**WHAT IS ASKED**
Produce word for word the lines of the data below running from the one that has "upright(x, depth, stem_bore, bridge_foot, bridge_foot" to the one that has "record = json.load(file)", inclusive, and no others.
------------------------------------
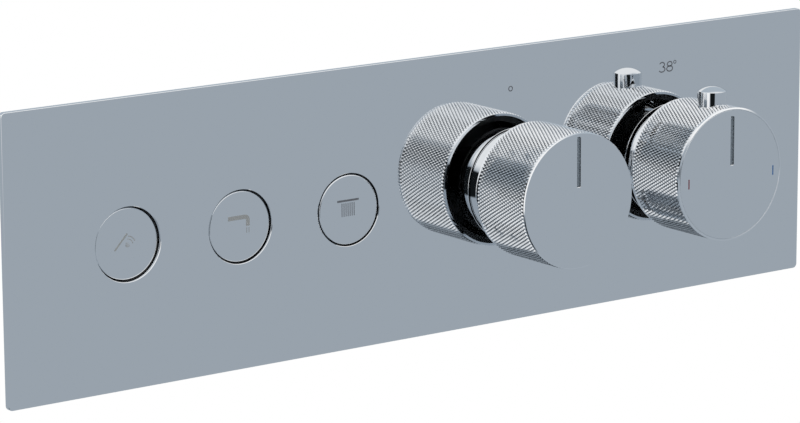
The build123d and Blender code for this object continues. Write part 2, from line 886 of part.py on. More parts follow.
# Thermostat: hot and cold water enter by two rows of windows on either side of a shuttle.
thermostat_barrel = temperature_bore - seated_fit
shuttle_bore = shuttle_radius + running_fit
with BuildPart() as thermostat_housing:
    turned(
        temperature_x,
        [
            (spindle_bore, stop_ring_height),
            (temperature_neck_radius, stop_ring_height),
            (temperature_neck_radius, nut_foot),
            (thermostat_barrel, nut_foot),
            (thermostat_barrel, barrel_foot),
            (shuttle_bore, barrel_foot),
            (shuttle_bore, -adjuster_chamber_end),
            (adjuster_radius + running_fit, -adjuster_chamber_end),
            (adjuster_radius + running_fit, -adjuster_chamber_top),
            (spindle_bore, -adjuster_chamber_top),
        ],
    )
    for near, far in water_grooves:
        ring(temperature_x, temperature_bore, water_groove_radius, -far, -near, Mode.SUBTRACT)
    for depth in window_centres:
        spoke_holes(temperature_x, depth, window_radius, temperature_bore, windows)
    for depth in thermostat_seal_depths:
        seal_groove(temperature_x, temperature_bore, depth)
finish(thermostat_housing, "thermostat_housing")

with BuildPart() as thermostat_nut:
    ring_nut(temperature_x, thermostat_barrel, temperature_neck_radius + seated_fit)
finish(thermostat_nut, "thermostat_nut")

with BuildPart() as thermostat_o_rings:
    for depth in thermostat_seal_depths:
        o_ring(temperature_x, temperature_bore, depth)
finish(thermostat_o_rings, "thermostat_o_rings")

with BuildPart() as cold_seat_ring:
    seat_top = -cartridge_floor + cold_seat_length
    ring(temperature_x, shuttle_bore - seated_fit, cold_seat_bore, -cartridge_floor, seat_top)
finish(cold_seat_ring, "cold_seat_ring")

# The shuttle carries the wax element through its web and is pushed back by a spring.
shuttle_inner = shuttle_radius - shuttle_wall
web_foot = -shuttle_web_depth - shuttle_web
with BuildPart() as mixing_shuttle:
    ring(temperature_x, shuttle_radius, shuttle_inner, -shuttle_top - shuttle_length, -shuttle_top)
    slug(temperature_x, shuttle_inner, web_foot, -shuttle_web_depth)
    slug(temperature_x, element_radius, web_foot, -shuttle_web_depth, Mode.SUBTRACT)
    with BuildSketch(level(web_foot, temperature_x)) as holes:
        with PolarLocations((element_flange_radius + shuttle_inner) / 2, windows):
            Circle(shuttle_hole_radius)
    extrude(holes.sketch, amount=shuttle_web, mode=Mode.SUBTRACT)
finish(mixing_shuttle, "mixing_shuttle")

with BuildPart() as return_spring:
    outer = shuttle_inner - spring_clearance
    ring(temperature_x, outer, outer - return_spring_wire, seat_top, web_foot)
finish(return_spring, "thermostat_return_spring")

collar_foot = -adjuster_chamber_top - free_gap - spindle_collar
adjuster_top = collar_foot - shuttle_travel - free_gap
adjuster_foot = adjuster_top - adjuster_length
thread_end = adjuster_foot + adjuster_floor + shuttle_travel + free_gap
thread_bore = spindle_thread_radius + running_fit
with BuildPart() as wax_element:
    slug(temperature_x, element_radius, -element_top - element_length, -element_top)
    flange_top = -shuttle_web_depth + shuttle_web
    slug(temperature_x, element_flange_radius, -shuttle_web_depth, flange_top)
    slug(temperature_x, piston_radius, -element_top, adjuster_foot)
finish(wax_element, "wax_element")

with BuildPart() as adjuster_nut:
    slug(temperature_x, adjuster_radius, adjuster_foot, adjuster_top)
    slug(temperature_x, thread_bore, adjuster_foot + adjuster_floor, adjuster_top, Mode.SUBTRACT)
finish(adjuster_nut, "adjuster_nut")

# The temperature knob has a bevelled face ring, a cap over its screw and a safety button on top.
temperature_face = plate_front + temperature_face_height
temperature_rim = plate_front + temperature_rim_height
temperature_ceiling = temperature_face - knob_face_thickness
temperature_insert_foot = temperature_rim + insert_recess
temperature_hub_foot = temperature_insert_foot + hub_recess
temperature_web_foot = temperature_ceiling - insert_thick_web
bore_end = temperature_ceiling - blind_bore_cover
screw_seat = temperature_ceiling - knob_screw_recess
cap_seat = knob_radius - bevel_width - cap_land
cap_foot = temperature_face - cap_thickness
safety_axis = plate_front + safety_height
safety_bore = safety_radius + seated_fit
screw_bore = knob_screw_radius + running_fit
spindle_top = bore_end - spindle_end_gap
with BuildPart() as temperature_spindle:
    turned(
        temperature_x,
        [
            (0, thread_end),
            (spindle_thread_radius, thread_end),
            (spindle_thread_radius, collar_foot),
            (spindle_collar_radius, collar_foot),
            (spindle_collar_radius, collar_foot + spindle_collar),
            (spindle_radius, collar_foot + spindle_collar),
            (spindle_radius, spindle_top),
            (0, spindle_top),
        ],
    )
    hole_end = screw_seat - knob_screw_length - free_gap
    slug(temperature_x, screw_bore, hole_end, spindle_top, Mode.SUBTRACT)
finish(temperature_spindle, "temperature_spindle")

with BuildPart() as temperature_knob_shell:
    turned(
        temperature_x,
        [
            (cap_seat, temperature_face),
            (knob_radius - bevel_width, temperature_face),
            (knob_radius, temperature_face - bevel_height),
            (knob_radius, temperature_rim + knob_edge),
            (knob_radius - knob_edge, temperature_rim),
            (knob_bore, temperature_rim),
            (knob_bore, temperature_ceiling),
            (cap_seat - cap_shelf, temperature_ceiling),
            (cap_seat - cap_shelf, cap_foot),
            (cap_seat, cap_foot),
        ],
    )
    upright(temperature_x, -safety_axis, safety_bore, skirt_bore, knob_radius, Mode.SUBTRACT)
finish(temperature_knob_shell, "temperature_knob_shell")

with BuildPart() as temperature_knob_cap:
    slug(temperature_x, cap_seat - cap_seam, cap_foot, temperature_face)
    indicator_groove(temperature_x, temperature_face)
finish(temperature_knob_cap, "temperature_knob_cap")

arm_foot = temperature_insert_foot + tongue_inset + 2 * tongue_thickness
arm_end = safety_flange_foot - tongue_thickness
pocket_radius = safety_flange_radius + seated_fit
with BuildPart() as temperature_knob_insert:
    turned(
        temperature_x,
        [
            (0, bore_end),
            (spindle_bore, bore_end),
            (spindle_bore, temperature_hub_foot),
            (hub_radius, temperature_hub_foot),
            (hub_radius, temperature_web_foot),
            (skirt_bore, temperature_web_foot),
            (skirt_bore, temperature_insert_foot),
            (insert_radius, temperature_insert_foot),
            (insert_radius, temperature_ceiling),
            (knob_screw_head_radius + free_gap, temperature_ceiling),
            (knob_screw_head_radius + free_gap, screw_seat),
            (0, screw_seat),
        ],
    )
    slug(temperature_x, screw_bore, bore_end, screw_seat, Mode.SUBTRACT)
    upright(temperature_x, -safety_axis, pocket_radius, pocket_floor, knob_radius, Mode.SUBTRACT)
    stem_bore = safety_stem_radius + running_fit
    stem_end = safety_stem_end - safety_travel - free_gap
    upright(temperature_x, -safety_axis, stem_bore, stem_end, pocket_floor, Mode.SUBTRACT)
    block(
        temperature_x,
        tongue_width + 2 * free_gap,
        arm_end - safety_travel - free_gap,
        safety_flange_foot + free_gap,
        temperature_web_foot,
        safety_axis,
        Mode.SUBTRACT,
    )
finish(temperature_knob_insert, "temperature_knob_insert")

with BuildPart() as knob_screw:
    slug(temperature_x, knob_screw_radius, screw_seat - knob_screw_length, screw_seat)
    head_top = screw_seat + knob_screw_head_height
    slug(temperature_x, knob_screw_head_radius, screw_seat, head_top)
    with BuildSketch(level(head_top, temperature_x)) as key_socket:
        RegularPolygon(knob_screw_radius, 6)
    extrude(key_socket.sketch, amount=-screw_socket_depth, mode=Mode.SUBTRACT)
finish(knob_screw, "temperature_knob_screw")

# The safety button slides in the insert and holds a tongue over the temperature stop.
flange_top = safety_flange_foot + safety_flange_thickness
shoulder = knob_radius + safety_shoulder
with BuildPart() as safety_button:
    with BuildSketch(level(safety_axis, temperature_x)) as profile:
        with BuildLine():
            Polyline(
                (0, shoulder + safety_dome),
                (0, safety_stem_end),
                (safety_stem_radius, safety_stem_end),
                (safety_stem_radius, safety_flange_foot),
                (safety_flange_radius, safety_flange_foot),
                (safety_flange_radius, flange_top),
                (safety_radius, flange_top),
                (safety_radius, shoulder),
            )
            ball = (safety_radius**2 + safety_dome**2) / (2 * safety_dome)
            RadiusArc((safety_radius, shoulder), (0, shoulder + safety_dome), -ball)
        make_face()
    upright_axis = Axis((temperature_x, -safety_axis, 0), (0, 0, 1))
    revolve(profile.sketch, axis=upright_axis)
    spring_outer = safety_stem_radius + free_gap + safety_spring_wire
    arm_top = safety_axis - spring_outer - running_fit
    block(temperature_x, tongue_width, arm_end, safety_flange_foot, arm_foot, arm_top)
    bar_foot = arm_foot - tongue_thickness
    block(temperature_x, tongue_width, tongue_tip_radius, safety_flange_foot, bar_foot, arm_foot)
    tip_top = tongue_tip_radius + tongue_thickness
    tip_foot = bar_foot - tongue_thickness
    block(temperature_x, tongue_width, tongue_tip_radius, tip_top, tip_foot, bar_foot)
finish(safety_button, "safety_button")

with BuildPart() as safety_spring:
    turned_upright(
        temperature_x,
        -safety_axis,
        [
            (safety_stem_radius + free_gap, pocket_floor),
            (spring_outer, pocket_floor),
            (spring_outer, safety_flange_foot),
            (safety_stem_radius + free_gap, safety_flange_foot),
        ],
    )
finish(safety_spring, "safety_spring")

with BuildPart() as temperature_stop_ring:
    inner = temperature_neck_radius + seated_fit
    ring(temperature_x, stop_ring_radius, inner, 0, stop_ring_height)
    with BuildSketch(level(stop_ring_height, temperature_x)) as finger:
        middle = tongue_tip_radius + stop_finger_width / 2
        with PolarLocations(middle, 1, start_angle=90 + stop_finger_angle):
            Rectangle(stop_finger_width, stop_finger_width)
    extrude(finger.sketch, amount=tip_foot - free_gap - stop_ring_height)
finish(temperature_stop_ring, "temperature_stop_ring")

# Each inlet port has a strainer and a check valve that only lets water in.
port_end = -port_reach + port_length
check_radius = check_bore - seated_fit
check_inner = check_radius - check_wall
check_end = port_end + check_length
seat_end = port_end + check_seat
bridge_foot = seat_end + check_bridge_height
with BuildPart() as inlet_strainers:
    for x, depth in inlets.values():
        upright(x, depth, strainer_radius - seated_fit, port_end - strainer_thickness, port_end)
        for hole_ring in range(1, strainer_rings + 1):
            with BuildSketch(Plane.XY.offset(port_end)) as holes:
                with Locations((x, depth)):
                    with PolarLocations(hole_ring * strainer_hole_pitch, 6 * hole_ring):
                        Circle(strainer_hole_radius)
            extrude(holes.sketch, amount=-strainer_thickness, mode=Mode.SUBTRACT)
finish(inlet_strainers, "inlet_strainers")

with BuildPart() as check_valve_housings:
    for x, depth in inlets.values():
        turned_upright(
            x,
            depth,
            [
                (check_seat_bore, port_end),
                (check_radius, port_end),
                (check_radius, check_end),
                (check_inner, check_end),
                (check_inner, seat_end),
                (check_seat_bore, seat_end),
            ],
        )
        block(
            x,
            check_bridge,
            bridge_foot,
            bridge_foot + check_bridge,
            -depth - check_inner,
            -depth + check_inner,
        )
        ring_radius = poppet_stem_radius + running_fit + check_bridge / 2
        upright(x, depth, ring_radius, bridge_foot, bridge_foot + check_bridge)
        stem_bore = poppet_stem_radius + running_fit
        upright(x, depth, stem_bore, bridge_foot, bridge_foot + check_bridge, Mode.SUBTRACT)
finish(check_valve_housings, "check_valve_housings")

for name, (x, depth) in inlets.items():
    disc_end = seat_end + running_fit + poppet_thickness
    with BuildPart() as poppet:
        turned_upright(
            x,
            depth,
            [
                (0, seat_end + running_fit),
                (poppet_radius, seat_end + running_fit),
                (poppet_radius, disc_end),
                (poppet_stem_radius, disc_end),
                (poppet_stem_radius, disc_end + poppet_stem_length),
                (0, disc_end + poppet_stem_length),
            ],
        )
    finish(poppet, f"{name}_check_poppet")

    with BuildPart() as check_spring:
        inner = poppet_stem_radius + free_gap
        turned_upright(
            x,
            depth,
            [
                (inner, disc_end),
                (inner + check_spring_wire, disc_end),
                (inner + check_spring_wire, bridge_foot),
                (inner, bridge_foot),
            ],
        )
    finish(check_spring, f"{name}_check_spring")
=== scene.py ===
# %% [markdown]
# # A concealed bath and shower mixer in mirror chrome
# A long polished plate closes a recess in a bathroom wall. Three round push buttons open the
# outlets, and two diamond-knurled knobs set the flow and the temperature. The solids come from
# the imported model, and this lesson gives them their finishes and the detail that solids leave out.

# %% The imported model
import json
from math import pi, radians

import bmesh
import bpy
import numpy as np
from mathutils import Matrix


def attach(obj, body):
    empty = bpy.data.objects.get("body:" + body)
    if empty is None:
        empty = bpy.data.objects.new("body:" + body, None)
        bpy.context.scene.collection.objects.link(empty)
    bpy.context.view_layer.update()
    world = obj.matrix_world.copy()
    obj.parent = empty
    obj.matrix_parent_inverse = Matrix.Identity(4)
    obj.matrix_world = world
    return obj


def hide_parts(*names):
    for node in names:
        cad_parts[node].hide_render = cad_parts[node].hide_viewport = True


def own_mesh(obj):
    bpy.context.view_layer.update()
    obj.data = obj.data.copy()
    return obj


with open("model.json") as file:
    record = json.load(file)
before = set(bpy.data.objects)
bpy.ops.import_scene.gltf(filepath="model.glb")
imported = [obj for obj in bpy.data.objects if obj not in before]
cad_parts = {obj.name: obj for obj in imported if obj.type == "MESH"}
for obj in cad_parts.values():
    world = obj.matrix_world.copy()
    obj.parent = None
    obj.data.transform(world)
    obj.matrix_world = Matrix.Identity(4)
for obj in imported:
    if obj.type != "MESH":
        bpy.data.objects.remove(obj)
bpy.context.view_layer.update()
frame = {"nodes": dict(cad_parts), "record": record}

scene = bpy.context.scene

# %% [markdown]
# ## Sizes
# The sizes are those of the solids, in millimetres, apart from the plate's corners and the crowns
# of the buttons, which follow the photograph. A height is a distance in front of the finished
# wall, so it counts towards the room, and the Y coordinate is its negative. A break is the small
# radius or bevel of a polished edge.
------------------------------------
**OUTPUT**
        upright(x, depth, stem_bore, bridge_foot, bridge_foot + check_bridge, Mode.SUBTRACT)
finish(check_valve_housings, "check_valve_housings")

for name, (x, depth) in inlets.items():
    disc_end = seat_end + running_fit + poppet_thickness
    with BuildPart() as poppet:
        turned_upright(
            x,
            depth,
            [
                (0, seat_end + running_fit),
                (poppet_radius, seat_end + running_fit),
                (poppet_radius, disc_end),
                (poppet_stem_radius, disc_end),
                (poppet_stem_radius, disc_end + poppet_stem_length),
                (0, disc_end + poppet_stem_length),
            ],
        )
    finish(poppet, f"{name}_check_poppet")

    with BuildPart() as check_spring:
        inner = poppet_stem_radius + free_gap
        turned_upright(
            x,
            depth,
            [
                (inner, disc_end),
                (inner + check_spring_wire, disc_end),
                (inner + check_spring_wire, bridge_foot),
                (inner, bridge_foot),
            ],
        )
    finish(check_spring, f"{name}_check_spring")
=== scene.py ===
# %% [markdown]
# # A concealed bath and shower mixer in mirror chrome
# A long polished plate closes a recess in a bathroom wall. Three round push buttons open the
# outlets, and two diamond-knurled knobs set the flow and the temperature. The solids come from
# the imported model, and this lesson gives them their finishes and the detail that solids leave out.

# %% The imported model
import json
from math import pi, radians

import bmesh
import bpy
import numpy as np
from mathutils import Matrix


def attach(obj, body):
    empty = bpy.data.objects.get("body:" + body)
    if empty is None:
        empty = bpy.data.objects.new("body:" + body, None)
        bpy.context.scene.collection.objects.link(empty)
    bpy.context.view_layer.update()
    world = obj.matrix_world.copy()
    obj.parent = empty
    obj.matrix_parent_inverse = Matrix.Identity(4)
    obj.matrix_world = world
    return obj


def hide_parts(*names):
    for node in names:
        cad_parts[node].hide_render = cad_parts[node].hide_viewport = True


def own_mesh(obj):
    bpy.context.view_layer.update()
    obj.data = obj.data.copy()
    return obj


with open("model.json") as file:
    record = json.load(file)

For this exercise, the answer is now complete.